Ruy Pérez Tamayo
El derecho al silencio

Seguramente que el amable lector ha tenido la amarga experiencia de encontrarse en algún restaurante con buenos amigos y dispuesto a disfrutar no sólo de la comida o cena sino también de una conversación ágil, inteligente y divertida, que sin embargo se ve frustrada por la ``música'' con la que el establecimiento pretende ``amenizar'' su visita. En el mejor de los casos, la comunicación se realiza a gritos y solamente la escucha el interlocutor más cercano; muy pronto, las voces se agotan y los comensales se ven reducidos a mirarse y sonreírse con tristeza, pensando en lo distinta que hubiera sido la reunión si los hubieran dejado sin ``música''. O bien se llega a una fiesta en donde van a estar gentes que hace tiempo no hemos visto y tenemos interés en llenar ese largo paréntesis en nuestro trato con lo que pueden decirnos de sus vidas y nosotros a ellos de las nuestras. Pero los anfitriones han contratado un conjunto para ``animar'' la fiesta, que llega armado hasta los dientes con el equipo electrónico más avanzado, lo instala y se dedica sin misericordia y sin descanso a destruir los tímpanos de todos los presentes. Esto es apreciado por la juventud, que aparentemente necesita de este tipo de estruendo para ``divertirse'', mientras las gentes mayores se miran unos a otros con un aire de profunda desolación. Hasta en aquellos refugios tranquilos y acogedores que antes eran las cantinas, en donde el ruido más intenso era el que hacían las fichas de dominó al estrellarse en la mesa, casi siempre en un cierre espectacular, ahora en muchas hay varias pantallas televisivas transmitiendo a todo volumen un partido de futbol, un programa de música tropical o la telenovela del día, de modo que lo único que puede intercambiarse con los amigos es la palabra ``salud'', seguida de la acción correspondiente.

El ruido persigue al habitante de esta enorme ciudad como su sombra, lo acecha implacable en todo momento, surge inesperado pero triunfante en las situaciones más inverosímiles y lo atrapa sin dejarle escapatoria posible. Si se viaja en taxi o en minibús dentro de la ciudad, el chofer trata de aliviar el tedio casi mortal de su infame ocupación oyendo a todo volumen a la ``charrita del cuadrante''; si se viaja en camión a algún sitio cercano del interior de la República (hay camiones muy cómodos, hasta elegantes), la empresa camionera ha decidido hacer el viaje más ``ameno'' y pasa películas en un aparato de video con un monitor visible desde cualquier asiento y con un sonido capaz de penetrar cualquier tipo de tapón auricular que se tenga a la mano.

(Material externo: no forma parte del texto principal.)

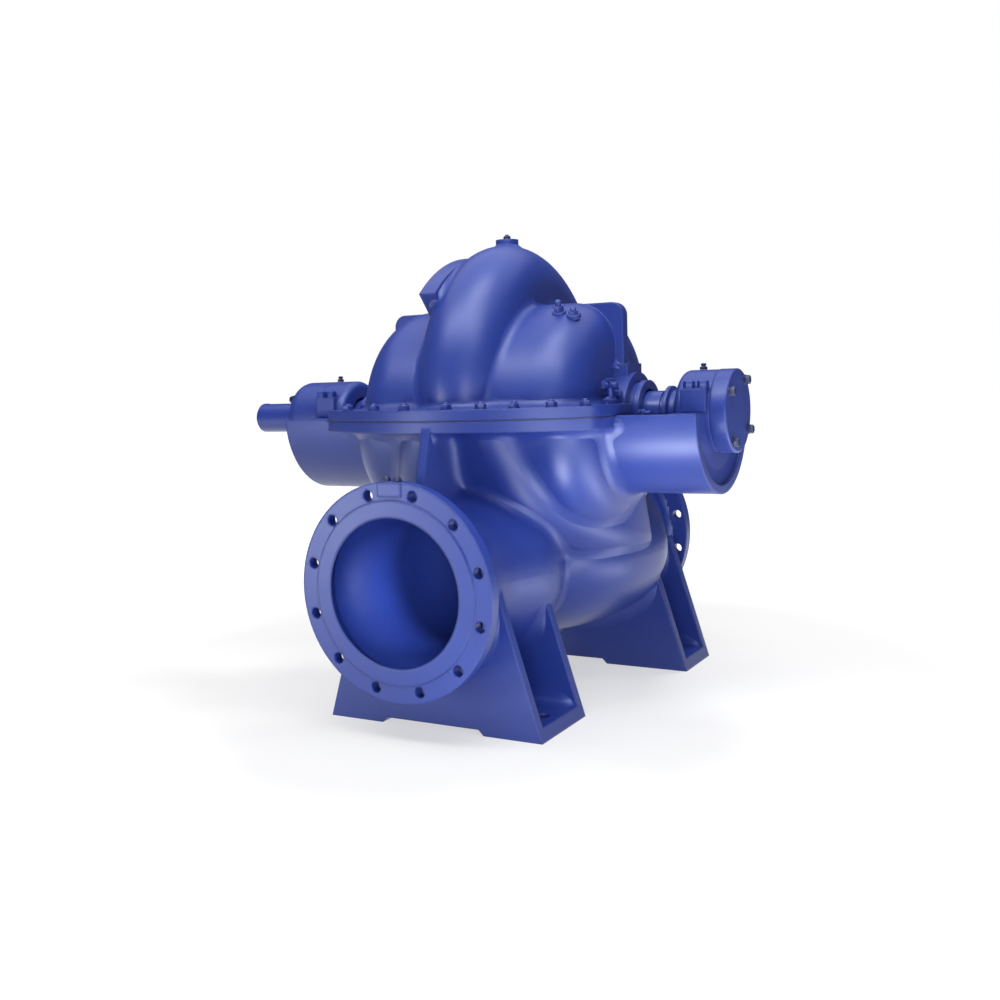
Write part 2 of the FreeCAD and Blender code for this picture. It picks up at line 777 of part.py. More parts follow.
# Casing: the two castings
span = s.coupling_length + bracket_ends["de"] + s.drive_cover_length
floor = s.shaft_height + s.cut_margin
above_split = block("above_split", (-span, span), (-span, span), (Size.of(0), span))
below_split = block("below_split", (-span, span), (-span, span), (-span - floor, Size.of(0)))


def hollowed(name, whole):
    """A casing half with the water's way, the bores, the gland pockets and the bolt holes cut out of it."""
    for tool in [suction_way, volute_inside] + bores + pockets:
        whole = cut(f"{name}_{tool.Name}", whole, tool)
    return cut(f"{name}_drilled", whole, drilled)


lower_shell = hollowed("lower", lower_outer)
lower_casing = cut("lower_casing", fused("lower_whole", [lower_shell] + brackets), above_split)
upper_casing = cut("upper_casing", hollowed("upper", cut("upper_half", upper_outer, below_split)), below_split)

# Rotor
drive_cover_face = housing_end + s.drive_cover_length
coupling_end = drive_cover_face + s.coupling_length
seat_start = housing_start - s.thrower_gap
shaft_body = turned("shaft", (
    (-coupling_end, 0),
    (housing_end + s.shaft_tail, 0),
    (housing_end + s.shaft_tail, s.bearing_seat_radius),
    (seat_start, s.bearing_seat_radius),
    (seat_start, s.shaft_radius),
    (-seat_start, s.shaft_radius),
    (-seat_start, s.bearing_seat_radius),
    (-housing_end, s.bearing_seat_radius),
    (-housing_end, s.cover_journal_radius),
    (-drive_cover_face - s.coupling_gap, s.cover_journal_radius),
    (-drive_cover_face - s.coupling_gap, s.coupling_radius),
    (-coupling_end + s.shaft_chamfer, s.coupling_radius),
    (-coupling_end, s.coupling_radius - s.shaft_chamfer),
))
key_room = block("keyway", (-coupling_end + s.key_end_gap, -coupling_end + s.key_end_gap + s.key_length),
                 (-s.key_width / 2, s.key_width / 2),
                 (s.coupling_radius - s.key_depth, s.coupling_radius + s.cut_margin))
shaft = cut("shaft_keyed", shaft_body, key_room)


def vane_shapes():
    """Backward-curved vanes, each an arc-shaped wall between the shrouds."""
    inner = s.impeller_eye_radius.value
    tip = s.impeller_radius.value
    sweep = s.vane_sweep_radius.value
    thick = s.vane_thickness.value
    half = s.impeller_half_width.value - s.shroud_thickness.value / 2
    start = FreeCAD.Vector(-half, inner, 0)
    end_angle = math.radians(s.vane_turn_degrees.value)
    end = FreeCAD.Vector(-half, tip * math.cos(end_angle), tip * math.sin(end_angle))
    chord = end - start
    side = FreeCAD.Vector(0, -chord.z, chord.y).normalize()
    bow = sweep - math.sqrt(sweep ** 2 - (chord.Length / 2) ** 2)
    middle = start + chord * 0.5 - side * bow
    spine = [start, middle, end]
    front = [point + side * (thick / 2) for point in spine]
    back = [point - side * (thick / 2) for point in spine]
    wire = Part.Wire([arch(*front), straight(front[2], back[2]), arch(*back[::-1]), straight(back[0], front[0])])
    vane = Part.Face(wire).extrude(FreeCAD.Vector(2 * half, 0, 0))
    vanes = []
    count = int(s.vane_count.value)
    for index in range(count):
        copy = vane.copy()
        copy.rotate(FreeCAD.Vector(), FreeCAD.Vector(1, 0, 0), 360.0 * index / count)
        vanes.append(copy)
    return Part.makeCompound(vanes)


neck_end = s.impeller_half_width + s.impeller_neck_length
hub_end = neck_end + s.impeller_hub_length
eye_inside = s.impeller_neck_radius - s.shroud_thickness
shrouds = [
    turned(f"shroud_{tag}", (
        (side * (s.impeller_half_width - s.shroud_thickness), s.impeller_radius),
        (side * s.impeller_half_width, s.impeller_radius),
        (side * (s.impeller_half_width + s.shroud_thickness / 2), s.impeller_neck_radius),
        (side * neck_end, s.impeller_neck_radius),
        (side * neck_end, eye_inside),
        (side * (s.impeller_half_width - s.shroud_thickness / 2), eye_inside),
    ))
    for tag, side in SIDES
]
bore = s.impeller_bore_radius + s.seat_clearance
hub = turned("impeller_hub", (
    (-hub_end, bore),
    (hub_end, bore),
    (hub_end, s.impeller_hub_radius),
    (s.shroud_thickness * 2, s.impeller_eye_radius),
    (s.shroud_thickness / 2, s.impeller_neck_radius),
    (s.shroud_thickness / 2, s.impeller_radius),
    (-s.shroud_thickness / 2, s.impeller_radius),
    (-s.shroud_thickness / 2, s.impeller_neck_radius),
    (-s.shroud_thickness * 2, s.impeller_eye_radius),
    (-hub_end, s.impeller_hub_radius),
))
impeller = fused("impeller", [hub, formed("impeller_vanes", vane_shapes())] + shrouds)

parts = {
    "lower_casing": lower_casing,
    "upper_casing": upper_casing,
    "shaft": shaft,
    "impeller": impeller,
}

# Pieces that each end has one of
sleeve_end = box_end + s.sleeve_reach
thrower_start = sleeve_end + s.thrower_gap
thrower_end = thrower_start + s.thrower_length
flange_start = box_end + s.gland_lead
gland_end = flange_start + s.gland_flange_length
packing_end = flange_start - s.gland_nose_length
gland_start = packing_end + s.seat_clearance
box_in = s.chamber_half_length - s.casing_wall
bearing_start = housing_start + s.housing_back_wall + s.bearing_gap
for tag, side in SIDES:
    parts[f"wear_ring_{tag}"] = ring(
        f"wear_ring_{tag}", side * case_half, side * (neck_end + s.wear_ring_lip),
        s.impeller_neck_radius + s.seal_clearance, ring_seat - s.seat_clearance)
    parts[f"shaft_sleeve_{tag}"] = ring(
        f"shaft_sleeve_{tag}", side * (hub_end + s.seat_clearance), side * sleeve_end,
        s.shaft_radius + s.seat_clearance, s.sleeve_radius)
    parts[f"thrower_{tag}"] = turned(f"thrower_{tag}", (
        (side * thrower_start, s.shaft_radius + s.seat_clearance),
        (side * thrower_end, s.shaft_radius + s.seat_clearance),
        (side * thrower_end, s.sleeve_radius),
        (side * (thrower_start + s.thrower_length / 2), s.sleeve_radius),
        (side * (thrower_start + s.thrower_length / 3), s.thrower_radius),
        (side * thrower_start, s.thrower_radius),
    ))
    parts[f"packing_{tag}"] = ring(
        f"packing_{tag}", side * box_in, side * packing_end, s.sleeve_radius + s.seal_clearance,
        s.stuffing_box_bore_radius - s.seat_clearance)
    gland_bore = s.sleeve_radius + s.gland_bore_gap
    gland_nose = s.stuffing_box_bore_radius - s.seat_clearance
    parts[f"gland_{tag}"] = turned(f"gland_{tag}", (
        (side * gland_start, gland_bore),
        (side * gland_end, gland_bore),
        (side * gland_end, s.gland_radius),
        (side * flange_start, s.gland_radius),
        (side * flange_start, gland_nose),
        (side * gland_start, gland_nose),
    ))
    housing_bore = s.shaft_radius + s.gland_bore_gap
    back_wall = housing_start + s.housing_back_wall
    housing_drum = rounded(turned(f"housing_drum_{tag}", (
        (side * housing_start, housing_bore),
        (side * back_wall, housing_bore),
        (side * back_wall, s.housing_bore_radius),
        (side * housing_end, s.housing_bore_radius),
        (side * housing_end, s.housing_radius),
        (side * housing_start, s.housing_radius),
    )), ((side * housing_start, s.housing_radius),), s.housing_round)
    shoulder_in = housing_start + s.shoulder_inset
    shoulder_out = housing_end - s.shoulder_end_inset
    shoulders = block(f"housing_shoulders_{tag}",
                      (shoulder_in, shoulder_out) if side > 0 else (-shoulder_out, -shoulder_in),
                      (-s.shoulder_half_width, s.shoulder_half_width), (s.seat_clearance, s.shoulder_height))
    shoulder_room = cylinder(f"housing_room_{tag}", "X" if side > 0 else "-X",
                             s.housing_radius - s.shoulder_lap, housing_end + s.cut_margin)
    shoulder_rest = cut(f"housing_shoulder_rest_{tag}", shoulders, shoulder_room)
    parts[f"bearing_housing_{tag}"] = fused(f"bearing_housing_{tag}", (housing_drum, shoulder_rest))
    parts[f"bearing_{tag}"] = ring(
        f"bearing_{tag}", side * bearing_start, side * (bearing_start + s.bearing_length),
        s.bearing_seat_radius + s.running_clearance, s.housing_bore_radius - s.seat_clearance)

rim_start = housing_end + s.seat_clearance
free_face = housing_end + s.free_cover_length
parts["bearing_cover_nde"] = rounded(turned("bearing_cover_nde", (
    (rim_start, s.housing_bore_radius),
    (rim_start, s.cover_radius),
    (free_face, s.cover_radius),
    (free_face, 0),
    (free_face - s.cover_front_wall, 0),
    (free_face - s.cover_front_wall, s.housing_bore_radius),
)), ((free_face, s.cover_radius),), s.free_cover_round)
drive_bore = s.cover_journal_radius + s.seal_clearance
parts["bearing_cover_de"] = rounded(turned("bearing_cover_de", (
    (-rim_start, s.housing_bore_radius),
    (-rim_start, s.drive_cover_radius),
    (-drive_cover_face, s.drive_cover_radius),
    (-drive_cover_face, drive_bore),
    (-drive_cover_face + s.cover_front_wall, drive_bore),
    (-drive_cover_face + s.cover_front_wall, s.housing_bore_radius),
)), ((-drive_cover_face, s.drive_cover_radius),), s.drive_cover_round)

# Small fittings
parts["vent_plug"] = cylinder("vent_plug", "Z", s.vent_plug_radius, s.vent_plug_height,
                              z=crest_top + s.vent_boss_height + s.seat_clearance)
for tag, side in SIDES:
    nipple_at = housing_end + (-s.nipple_inset if side > 0 else -s.drive_nipple_inset)
    parts[f"grease_nipple_{tag}"] = cylinder(
        f"grease_nipple_{tag}", "Z", s.nipple_radius, s.nipple_height, side * nipple_at, 0,
        s.housing_radius + s.seat_clearance)
    parts[f"tap_plug_{tag}"] = cylinder(
        f"tap_plug_{tag}", "Z", s.tap_plug_radius, s.tap_plug_height, s.tap_plug_spacing * (side / 2),
        -s.discharge_face + s.discharge_flange_thickness / 2, flange_top + s.seat_clearance)

# Lift each sub-part from the shaft axis to its height above the ground
folder = "parts"
os.makedirs(folder, exist_ok=True)
for name, item in parts.items():
    item.Label = name
    lifted = heights.get(item.Name, Size.of(0)) + s.shaft_height
    item.setExpression("Placement.Base.z", lifted.text)
doc.recompute()
faults = [item.Label for item in doc.Objects if {"Invalid", "Error"} & set(item.State)]
if faults:
    raise RuntimeError(f"not built: {faults}")
for name, item in parts.items():
    shape = item.Shape
    if shape.isNull() or not shape.isValid():
        raise RuntimeError(f"{name} has no valid shape")
    shape.exportStep(f"{folder}/{name}.step")
    box = shape.BoundBox
    print(f"{name}: {len(shape.Solids)} solid, {shape.Volume / 1e6:.2f} l, "
          f"x {box.XMin:.0f} {box.XMax:.0f} y {box.YMin:.0f} {box.YMax:.0f} z {box.ZMin:.0f} {box.ZMax:.0f}")
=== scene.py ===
"""Looks of the double-suction pump: paint, small fittings, floor, light and camera around the CAD part."""

import json
import logging
import math
from dataclasses import dataclass, field
from enum import Enum
from typing import Iterable, Sequence, Union

import bmesh
import bpy
from mathutils import Matrix, Vector
from mathutils.bvhtree import BVHTree


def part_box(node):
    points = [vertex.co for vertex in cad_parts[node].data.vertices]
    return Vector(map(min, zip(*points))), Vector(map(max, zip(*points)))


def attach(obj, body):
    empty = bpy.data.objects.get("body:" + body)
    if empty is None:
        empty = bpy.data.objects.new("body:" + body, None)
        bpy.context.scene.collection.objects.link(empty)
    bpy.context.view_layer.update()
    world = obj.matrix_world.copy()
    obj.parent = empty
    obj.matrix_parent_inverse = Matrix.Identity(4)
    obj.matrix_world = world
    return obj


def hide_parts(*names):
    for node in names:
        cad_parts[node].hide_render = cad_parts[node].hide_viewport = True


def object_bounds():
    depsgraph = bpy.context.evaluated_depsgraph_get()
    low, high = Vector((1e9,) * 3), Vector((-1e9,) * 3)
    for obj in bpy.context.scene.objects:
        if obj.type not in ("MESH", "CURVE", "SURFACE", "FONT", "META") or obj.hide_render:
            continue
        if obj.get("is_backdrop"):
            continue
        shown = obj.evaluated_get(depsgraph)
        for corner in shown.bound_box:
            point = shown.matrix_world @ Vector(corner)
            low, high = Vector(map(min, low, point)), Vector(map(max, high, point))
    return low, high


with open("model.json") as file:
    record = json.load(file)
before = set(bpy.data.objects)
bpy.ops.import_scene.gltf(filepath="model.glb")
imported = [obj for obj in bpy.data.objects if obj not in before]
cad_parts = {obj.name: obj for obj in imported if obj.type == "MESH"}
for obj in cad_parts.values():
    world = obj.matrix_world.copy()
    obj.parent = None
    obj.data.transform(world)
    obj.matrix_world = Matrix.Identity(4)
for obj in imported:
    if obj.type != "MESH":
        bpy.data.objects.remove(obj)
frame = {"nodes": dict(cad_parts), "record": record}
log = logging.getLogger("pump")

PUMP = "pump"
ENDS = {"de": -1.0, "nde": 1.0}
SHARP_ANGLE = math.radians(32)
Number = Union[float, "Value"]


# Shader graph
class Operation(Enum):
    """Sums that a Value can do, by the name of their Math node's setting."""

    ADD = "ADD"
    SUBTRACT = "SUBTRACT"
    MULTIPLY = "MULTIPLY"


class Value:
    """An output socket that does sums by adding nodes to its graph."""

    def __init__(self, graph: "Graph", socket: bpy.types.NodeSocket) -> None:
        """Hold a socket and the graph that it's in."""
        self.graph = graph
        self.socket = socket

    def __add__(self, other: Number) -> "Value":
        """This value plus a number."""
        return self.graph.sum(Operation.ADD, self, other)

    def __radd__(self, other: Number) -> "Value":
        """A number plus this value."""
        return self.graph.sum(Operation.ADD, other, self)

    def __sub__(self, other: Number) -> "Value":
        """This value less a number."""
        return self.graph.sum(Operation.SUBTRACT, self, other)

    def __rsub__(self, other: Number) -> "Value":
        """A number less this value."""
        return self.graph.sum(Operation.SUBTRACT, other, self)

    def __mul__(self, other: Number) -> "Value":
        """This value times a number."""
        return self.graph.sum(Operation.MULTIPLY, self, other)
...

Si se viaja en avión no sólo hay anuncios de la línea correspondiente sino también cine y una amplia selección de canales con música para todos los gustos. En mi laboratorio, cuando llego temprano tengo que pedirle al personal encargado de la limpieza que apague el radio con el que se distrae mientras trabaja, escuchando ``radio capital'' o algo así. Hasta en mi casa, en lo que debería ser la tranquilidad de mi biblioteca, los fines de semana están acompañados por el escándalo de las fiestas ``populares'' organizadas por la delegación en la Casa de la ``Cultura'', que a pesar de estar a dos cuadras de distancia se escucha casi mejor que mi propio aparato de sonido.

De todas las contaminaciones que sufrimos los pobres habitantes de esta ciudad monstruosa, el ruido es una de las más graves por su tendencia a la idiotización progresiva e irremisible de sus víctimas. Pero en el camino a la descerebración, una de sus primeras víctimas está siendo el antiguo y hermoso arte de la conversación, del intercambio de ideas interesantes y de comentarios sabrosos, oportunos o simplemente curiosos, del ejercicio de la palabra para realizar esa función que Homo sapiens comparte con otras especies animales (no muchas) pero que había desarrollado mejor que ninguna otra, que es la de comunicarse con sus semejantes. Esta función llenaba en gran parte la vida de los hombres cultos en la época de los ``salones'' al final del ancien régime en Francia, era el motor y el objetivo de los ``clubes'' ingleses de fines del siglo pasado y principios de éste, era la sustancia de las visitas de familia, en las que invertían su tiempo libre nuestros abuelos cuando eran jóvenes, y desde siempre ha sido una de las razones principales para la visita obligada a la cantina en los fines de semana. Pero todas esas tradiciones han desaparecido como consecuencia de la multiplicación de equipos de cada vez mayor tecnología y capacidad para generar y difundir el ruido. Ahora que tanto se habla de los derechos humanos, uno que debería incluirse entre los más importantes y más urgentes es el derecho al silencio.